'''

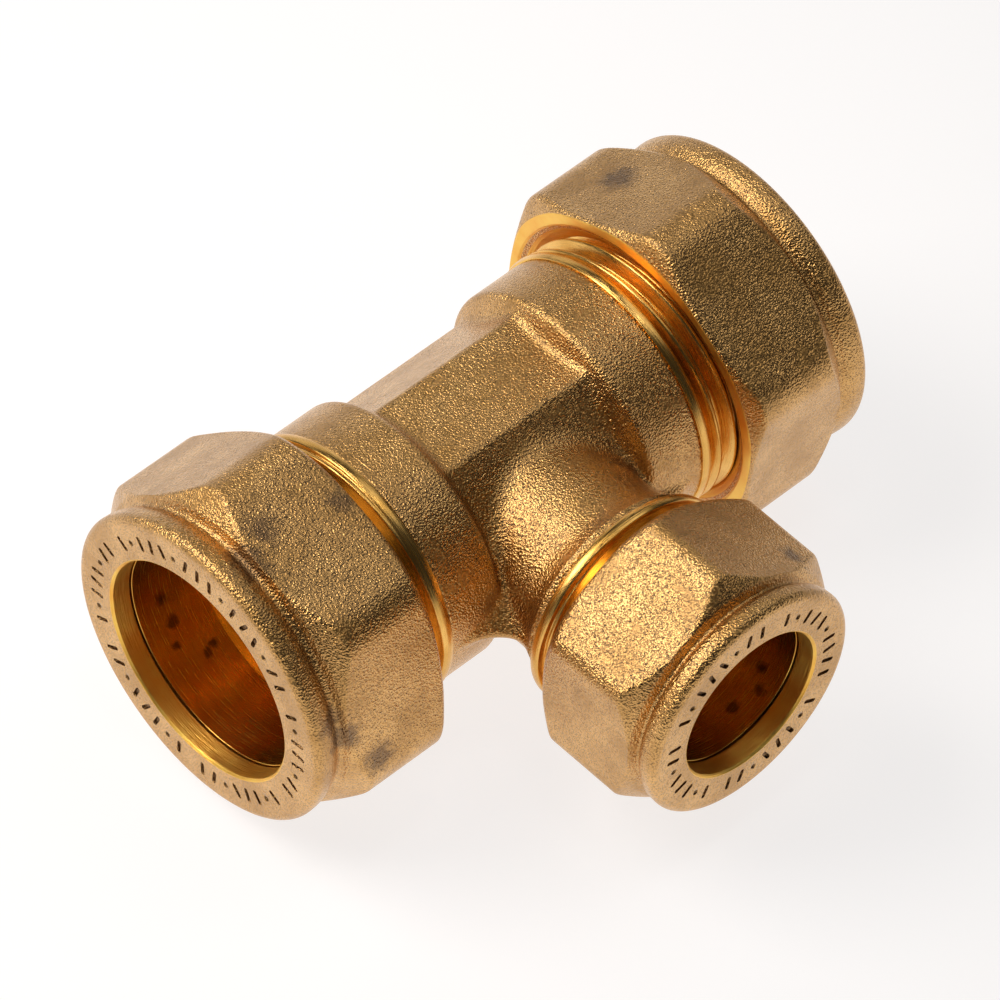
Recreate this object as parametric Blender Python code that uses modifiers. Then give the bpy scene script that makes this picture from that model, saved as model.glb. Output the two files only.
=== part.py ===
"""Brass compression reducing tee, 22 mm run and 15 mm branch, in seven separate pieces.

Frame: the origin is where the three pipe axes cross. The run lies along X, the branch
points to -Y and +Z is up. Each compression nut and its olive sit on an empty at the
origin whose local +Z is the pipe axis, pointing out of the fitting.
Lengths below are in millimetres along a pipe axis, measured from the crossing.
"""
import math

import bmesh
import bpy

MM = 0.001
ROUND = 48                        # sides of every turned surface
BODY_NAME = "reducing_tee"

# ---- driving dimensions, mm ------------------------------------------------------------
# 22 mm ends (both ends of the run): G3/4 thread, 31 mm nut
RUN = {
    "pipe_r": 11.0,               # the pipe that goes in
    "thread_r": 13.22,            # G3/4 major radius
    "shoulder_r": 13.34,          # machined band between the casting and the thread
    "shoulder_at": 15.1,          # where the casting ends and machining starts
    "waterway_r": 9.5,
    "stop_at": 14.0,              # pipe stop at the bottom of the socket
    "mouth_at": 26.2,             # open end of the threaded spigot
    "nut_back": 18.55,
    "nut_front": 33.3,
    "nut_flats": 31.35,           # across flats
    "nut_corner_round": 2.0,      # bevel width on the hexagon's corners
    "ring_r": 15.66,              # round flange at the front of the nut
    "ring_width": 3.9,
    "nut_face_r": 15.75,          # machined annulus at the back of the nut
    "nut_mouth_r": 14.75,         # outer edge of the chamfer that leads onto the thread
    "land": 2.1,                  # depth of the hole's front wall
}
# 15 mm end (the branch): G1/2 thread, 24 mm nut
BRANCH = {
    "pipe_r": 7.5,
    "thread_r": 10.48,            # G1/2 major radius
    "shoulder_r": 10.9,
    "shoulder_at": 18.4,
    "waterway_r": 6.5,
    "stop_at": 18.0,
    "mouth_at": 28.6,
    "nut_back": 21.05,
    "nut_front": 35.0,
    "nut_flats": 23.98,
    "nut_corner_round": 1.3,
    "ring_r": 11.89,
    "ring_width": 3.2,
    "nut_face_r": 12.15,
    "nut_mouth_r": 11.45,
    "land": 2.0,
}
# How far each nut has been turned: direction of a hexagon corner about the outward axis
NUT_TURN = {"left": 72.07, "right": 126.46, "branch": 30.73}    # degrees

SOCKET_PLAY = 0.12                # radial play of a pipe in its socket
HOLE_PLAY = 0.15                  # radial play of a pipe in the nut's hole
THREAD_PLAY = 0.3                 # radial play of the nut's bore on the plain thread
BAND_WIDTH = 1.2                  # plain machined band before the thread
THREAD_LEAD = 0.85                # chamfer at the start of the thread
SEAT_DEPTH = 3.6                  # cone in the body's mouth that the olive is pressed into
SEAT_SLOPE = math.tan(math.radians(13))
OLIVE_PLAY = 0.05                 # radial play of the pipe in its olive
OLIVE_WALL = 0.2                  # olive's thickness at its ends
OLIVE_SWELL = 0.95                # how much thicker it is at its middle
OLIVE_DEPTH = 2.5                 # how far it reaches into the mouth
OLIVE_BEVEL = 2.6                 # length of its outer bevel, which the nut's cone presses on
OLIVE_GAP = 0.2                   # between olive and nut

# Cast middle of the body
OCTAGON_R = 11.91                 # corner radius of the eight-sided middle
OCTAGON_HALF = 9.1
COLLAR_R = 13.05                  # round collars at both ends of the casting
COLLAR_AT = 9.3
COLLAR_FOOT_AT = 8.0              # the ramp up to a collar starts here
COLLAR_FOOT_R = 10.6
BRANCH_R = 8.96                   # cast stem of the branch
FLARE_AT = 13.8                   # it flares out to the machined band from here

BRASS_CAST = ("cast_brass", (0.46, 0.33, 0.17, 1.0), 0.42)
BRASS_NUT = ("forged_brass", (0.50, 0.37, 0.20, 1.0), 0.40)
BRASS_OLIVE = ("turned_brass", (0.75, 0.52, 0.22, 1.0), 0.25)


# ---- helpers ---------------------------------------------------------------------------
def clear_scene():
    for old in list(bpy.data.objects):
        bpy.data.objects.remove(old, do_unlink=True)


def new_collection(name):
    made = bpy.data.collections.new(name)
    bpy.context.scene.collection.children.link(made)
    return made


def brass(kind):
    name, colour, roughness = kind
    made = bpy.data.materials.new(name)
    made.use_nodes = True
    shader = made.node_tree.nodes["Principled BSDF"]
    shader.inputs["Base Color"].default_value = colour
    shader.inputs["Metallic"].default_value = 1.0
    shader.inputs["Roughness"].default_value = roughness
    made.diffuse_color = colour
    return made


def add_object(name, mesh, collection, parent=None, turn=0.0):
    made = bpy.data.objects.new(name, mesh)
    collection.objects.link(made)
    made.parent = parent
    made.rotation_euler.z = turn
    return made


def turned(name, outline, collection, parent=None, closed=False):
    """Solid of revolution about local Z. outline is a list of (distance, radius) in mm that
    starts at the outer end and runs down the outer side, as a lathe profile would."""
    shape = bmesh.new()
    points = [shape.verts.new((r * MM, 0.0, z * MM)) for z, r in outline]
    for a, b in zip(points, points[1:]):
        shape.edges.new((a, b))
    if closed:
        shape.edges.new((points[-1], points[0]))
    mesh = bpy.data.meshes.new(name)
    shape.to_mesh(mesh)
    shape.free()
    made = add_object(name, mesh, collection, parent)
    screw = made.modifiers.new("turn", "SCREW")
    screw.axis = "Z"
    screw.steps = ROUND
    screw.render_steps = ROUND
    screw.use_merge_vertices = True
    screw.merge_threshold = 0.00001
    return made


def prism(name, sides, corner_r, low, high, corner_round, collection, parent=None, turn=0.0):
    """Prism about local Z with a corner in the direction `turn`, its long edges rounded."""
    shape = bmesh.new()
    bmesh.ops.create_cone(shape, cap_ends=True, segments=sides, radius1=corner_r * MM,
                          radius2=corner_r * MM, depth=(high - low) * MM)
    bmesh.ops.translate(shape, verts=shape.verts, vec=(0.0, 0.0, (low + high) / 2 * MM))
    weight = shape.edges.layers.float.new("bevel_weight_edge")
    for edge in shape.edges:
        a, b = edge.verts
        edge[weight] = 1.0 if abs(a.co.z - b.co.z) > 1e-6 else 0.0
    first = max(shape.verts, key=lambda v: v.co.x)
    offset = math.atan2(first.co.y, first.co.x)
    mesh = bpy.data.meshes.new(name)
    shape.to_mesh(mesh)
    shape.free()
    made = add_object(name, mesh, collection, parent, turn - offset)
    bevel = made.modifiers.new("rounded corners", "BEVEL")
    bevel.limit_method = "WEIGHT"
    bevel.width = corner_round * MM
    bevel.segments = 3
    return made


def combine(made, operation, other):
    step = made.modifiers.new(operation.lower(), "BOOLEAN")
    step.operation = operation
    step.solver = "EXACT"
    step.object = other
    other.hide_render = True
    other.display_type = "WIRE"


def finish(made, material):
    """Smooth shading that keeps the machined edges sharp."""
    made.data.materials.append(material)
    made.data.shade_smooth()
    made.data.set_sharp_from_angle(angle=math.radians(35))


def axis_empty(name, collection, direction):
    """Empty at the crossing whose local +Z points out along one pipe."""
    made = bpy.data.objects.new(name, None)
    collection.objects.link(made)
    made.empty_display_size = 5 * MM
    quarter = math.pi / 2
    made.rotation_euler = {"-X": (0, -quarter, 0), "+X": (0, quarter, 0),
                           "-Y": (quarter, 0, 0)}[direction]
    return made


# ---- pieces ----------------------------------------------------------------------------
def both_ways(half):
    """Outline of the whole run from its +X half, which ends level with the crossing."""
    return half + [(-z, r) for z, r in reversed(half)]


def socket_outline(end):
    """Cone that seats the olive, pipe socket and pipe stop, from outside the mouth inwards."""
    socket_r = end["pipe_r"] + SOCKET_PLAY
    mouth = end["mouth_at"]
    beyond = mouth + 3.0
    mouth_r = socket_r + SEAT_DEPTH * SEAT_SLOPE
    return [(beyond, 0.0), (beyond, mouth_r), (mouth, mouth_r),
            (mouth - SEAT_DEPTH, socket_r), (end["stop_at"], socket_r),
            (end["stop_at"], end["waterway_r"])]


def spigot_outline(end):
    """Outer side of the machined, threaded spigot, from its mouth to the casting."""
    mouth = end["mouth_at"]
    thread_r = end["thread_r"]
    band_end = end["shoulder_at"] + BAND_WIDTH
    return [(mouth, 0.0), (mouth, thread_r - THREAD_LEAD), (mouth - THREAD_LEAD, thread_r),
            (band_end, thread_r), (band_end, end["shoulder_r"]),
            (end["shoulder_at"], end["shoulder_r"])]


def make_body(parts, cutters, ends):
    body = prism("tee_body", 8, OCTAGON_R, -OCTAGON_HALF, OCTAGON_HALF, 0.9, parts,
                 ends["right"], math.radians(22.5))
    run = both_ways(spigot_outline(RUN) + [
        (RUN["shoulder_at"], COLLAR_R), (COLLAR_AT, COLLAR_R),
        (COLLAR_FOOT_AT, COLLAR_FOOT_R)])
    combine(body, "UNION", turned("run_outside", run, cutters, ends["right"]))
    stem = spigot_outline(BRANCH) + [
        (BRANCH["shoulder_at"] - 0.4, BRANCH["shoulder_r"] - 0.45),
        ((BRANCH["shoulder_at"] + FLARE_AT) / 2, BRANCH_R + 0.45),
        (FLARE_AT, BRANCH_R), (0.5, BRANCH_R), (0.5, 0.0)]
    combine(body, "UNION", turned("branch_outside", stem, cutters, ends["branch"]))
    run_hole = both_ways(socket_outline(RUN))
    combine(body, "DIFFERENCE", turned("run_hole", run_hole, cutters, ends["right"]))
    branch_hole = socket_outline(BRANCH) + [(1.0, BRANCH["waterway_r"]), (1.0, 0.0)]
    combine(body, "DIFFERENCE", turned("branch_hole", branch_hole, cutters, ends["branch"]))
    return body


def nut_envelope(end):
    """Outer limits of a nut: back chamfer, hexagon zone, neck groove and round flange."""
    front, back, ring_r = end["nut_front"], end["nut_back"], end["ring_r"]
    flange = front - end["ring_width"]
    corner_r = end["nut_flats"] / math.sqrt(3)
    return [(front, 0.0), (front, ring_r - 0.95), (front - 0.35, ring_r - 0.35),
            (front - 1.1, ring_r), (front - 2.2, ring_r - 0.1),
            (flange + 0.75, ring_r - 0.75), (flange, ring_r - 0.55),
            (flange - 1.3, corner_r), (back + 1.5, corner_r),
            (back, end["nut_face_r"]), (back, 0.0)]


def nut_hole(end):
    """Pipe hole, olive seat, thread bore and lead-in chamfer, as one turned cutter."""
    front, back = end["nut_front"], end["nut_back"]
    hole_r = end["pipe_r"] + HOLE_PLAY
    bore_r = end["thread_r"] + THREAD_PLAY
    seat = front - end["land"]
    seat_r = hole_r + 0.25
    top_r = seat_r + OLIVE_SWELL + OLIVE_GAP
    top = seat - OLIVE_BEVEL
    return [(front + 1.0, 0.0), (front + 1.0, hole_r + 1.2), (front, hole_r + 0.2),
            (front - 0.2, hole_r), (seat, hole_r), (seat, seat_r), (top, top_r),
            (top - 0.5, bore_r), (back + 1.3, bore_r), (back, end["nut_mouth_r"]),
            (back - 1.0, end["nut_mouth_r"]), (back - 1.0, 0.0)]


def make_nut(name, end, turn, parts, cutters, parent):
    corner_r = end["nut_flats"] / math.sqrt(3)
    nut = prism(name, 6, corner_r, end["nut_back"] - 1.0, end["nut_front"] + 1.0,
                end["nut_corner_round"], parts, parent, math.radians(turn))
    combine(nut, "INTERSECT", turned(f"{name}_envelope", nut_envelope(end), cutters, parent))
    combine(nut, "DIFFERENCE", turned(f"{name}_hole", nut_hole(end), cutters, parent))
    return nut


def make_olive(name, end, parts, parent):
    """Barrel-shaped ring between the body's cone and the nut's cone."""
    inner_r = end["pipe_r"] + OLIVE_PLAY
    end_r = inner_r + OLIVE_WALL
    top_r = end_r + OLIVE_SWELL
    high = end["nut_front"] - end["land"] - OLIVE_GAP
    low = end["mouth_at"] - OLIVE_DEPTH
    outline = [(high, inner_r), (high, end_r), (high - OLIVE_BEVEL, top_r),
               (low + OLIVE_SWELL / SEAT_SLOPE, top_r), (low, end_r), (low, inner_r)]
    return turned(name, outline, parts, parent, closed=True)


def build():
    clear_scene()
    parts = new_collection(BODY_NAME)
    cutters = new_collection("cutters")
    cutters.hide_render = True
    ends = {"left": axis_empty("axis_left", parts, "-X"),
            "right": axis_empty("axis_right", parts, "+X"),
            "branch": axis_empty("axis_branch", parts, "-Y")}
    body = make_body(parts, cutters, ends)
    finish(body, brass(BRASS_CAST))
    for side, end in (("left", RUN), ("right", RUN), ("branch", BRANCH)):
        nut = make_nut(f"nut_{side}", end, NUT_TURN[side], parts, cutters, ends[side])
        finish(nut, brass(BRASS_NUT))
        olive = make_olive(f"olive_{side}", end, parts, ends[side])
        finish(olive, brass(BRASS_OLIVE))


build()
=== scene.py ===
"""Looks of the brass compression reducing tee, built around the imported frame.

Every piece is modelled in an end's own coordinates, where z runs out along the pipe axis from
the crossing, and is then laid on that end. Lengths in the profiles are in millimetres.
"""

import math

import bmesh
import bpy
import numpy as np
from mathutils import Matrix, Vector


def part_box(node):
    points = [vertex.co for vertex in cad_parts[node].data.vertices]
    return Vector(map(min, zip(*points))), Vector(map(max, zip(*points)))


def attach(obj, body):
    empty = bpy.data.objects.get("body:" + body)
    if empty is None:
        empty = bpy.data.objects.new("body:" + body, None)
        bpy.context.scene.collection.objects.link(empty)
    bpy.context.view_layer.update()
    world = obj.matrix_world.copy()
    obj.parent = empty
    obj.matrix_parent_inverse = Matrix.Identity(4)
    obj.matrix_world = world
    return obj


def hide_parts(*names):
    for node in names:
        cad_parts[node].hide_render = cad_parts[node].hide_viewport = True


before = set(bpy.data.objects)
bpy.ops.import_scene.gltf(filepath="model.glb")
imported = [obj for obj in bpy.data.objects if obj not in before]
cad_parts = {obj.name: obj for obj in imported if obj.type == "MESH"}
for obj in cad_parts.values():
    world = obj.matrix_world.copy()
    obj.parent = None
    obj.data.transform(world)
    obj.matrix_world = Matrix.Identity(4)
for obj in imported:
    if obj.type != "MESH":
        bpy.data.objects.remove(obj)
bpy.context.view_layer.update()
MM = 0.001

# ---- sizes, in mm ----------------------------------------------------------------------
OUTWARD = {"left": Vector((-1, 0, 0)), "right": Vector((1, 0, 0)), "branch": Vector((0, -1, 0))}
PITCH = 25.4 / 14                 # both threads have 14 turns to the inch
THREAD_DEPTH = 1.16
THREAD_PLAY = 0.12                # between a nut's thread and its spigot's, on the radius
HOLE_PLAY = 0.15                  # between the pipe and a nut's hole
SOCKET_PLAY = 0.12                # between the pipe and its socket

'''

▶ **WRITTEN REQUEST**: Nothing but the lines from the line that contains "finish(body, brass(BRASS_CAST))" through the line that contains "the imported frame." should be given again, each exactly as it stands, both ends included.

▶ **FINISHED ANSWER**:
    finish(body, brass(BRASS_CAST))
    for side, end in (("left", RUN), ("right", RUN), ("branch", BRANCH)):
        nut = make_nut(f"nut_{side}", end, NUT_TURN[side], parts, cutters, ends[side])
        finish(nut, brass(BRASS_NUT))
        olive = make_olive(f"olive_{side}", end, parts, ends[side])
        finish(olive, brass(BRASS_OLIVE))


build()
=== scene.py ===
"""Looks of the brass compression reducing tee, built around the imported frame.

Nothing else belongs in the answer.